-- Problem description --
Can you reproduce the data beneath, keeping every line exact?

■ ■ ■ ■ ■ ■ ■

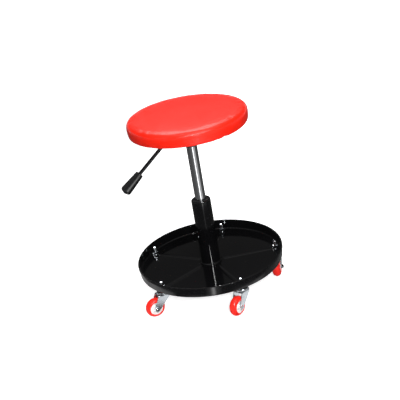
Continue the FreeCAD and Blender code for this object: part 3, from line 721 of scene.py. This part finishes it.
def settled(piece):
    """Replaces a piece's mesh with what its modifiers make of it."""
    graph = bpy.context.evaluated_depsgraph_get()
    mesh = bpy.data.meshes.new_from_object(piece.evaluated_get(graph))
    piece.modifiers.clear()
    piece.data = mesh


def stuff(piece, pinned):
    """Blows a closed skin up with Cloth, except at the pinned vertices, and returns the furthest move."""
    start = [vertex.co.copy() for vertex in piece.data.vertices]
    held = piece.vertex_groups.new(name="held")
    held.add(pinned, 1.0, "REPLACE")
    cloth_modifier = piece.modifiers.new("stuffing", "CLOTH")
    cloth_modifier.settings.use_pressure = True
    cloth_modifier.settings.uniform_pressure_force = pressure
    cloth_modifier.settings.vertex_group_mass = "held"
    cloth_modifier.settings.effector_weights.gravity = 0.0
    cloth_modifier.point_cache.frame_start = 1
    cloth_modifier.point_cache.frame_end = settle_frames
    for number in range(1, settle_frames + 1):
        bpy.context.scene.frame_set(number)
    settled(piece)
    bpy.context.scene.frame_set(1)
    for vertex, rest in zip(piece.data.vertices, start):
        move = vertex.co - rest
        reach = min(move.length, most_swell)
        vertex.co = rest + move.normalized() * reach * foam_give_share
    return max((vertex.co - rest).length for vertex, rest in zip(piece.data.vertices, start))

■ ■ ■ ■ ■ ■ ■

-- Exercise solution --
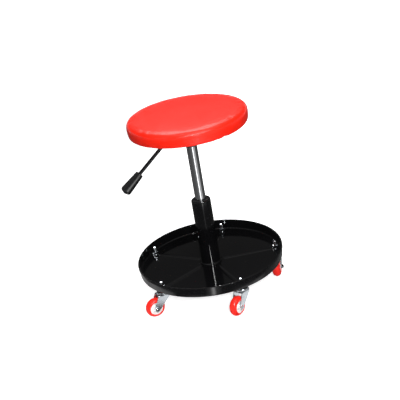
Continue the FreeCAD and Blender code for this object: part 3, from line 721 of scene.py. This part finishes it.
def settled(piece):
    """Replaces a piece's mesh with what its modifiers make of it."""
    graph = bpy.context.evaluated_depsgraph_get()
    mesh = bpy.data.meshes.new_from_object(piece.evaluated_get(graph))
    piece.modifiers.clear()
    piece.data = mesh


def stuff(piece, pinned):
    """Blows a closed skin up with Cloth, except at the pinned vertices, and returns the furthest move."""
    start = [vertex.co.copy() for vertex in piece.data.vertices]
    held = piece.vertex_groups.new(name="held")
    held.add(pinned, 1.0, "REPLACE")
    cloth_modifier = piece.modifiers.new("stuffing", "CLOTH")
    cloth_modifier.settings.use_pressure = True
    cloth_modifier.settings.uniform_pressure_force = pressure
    cloth_modifier.settings.vertex_group_mass = "held"
    cloth_modifier.settings.effector_weights.gravity = 0.0
    cloth_modifier.point_cache.frame_start = 1
    cloth_modifier.point_cache.frame_end = settle_frames
    for number in range(1, settle_frames + 1):
        bpy.context.scene.frame_set(number)
    settled(piece)
    bpy.context.scene.frame_set(1)
    for vertex, rest in zip(piece.data.vertices, start):
        move = vertex.co - rest
        reach = min(move.length, most_swell)
        vertex.co = rest + move.normalized() * reach * foam_give_share
    return max((vertex.co - rest).length for vertex, rest in zip(piece.data.vertices, start))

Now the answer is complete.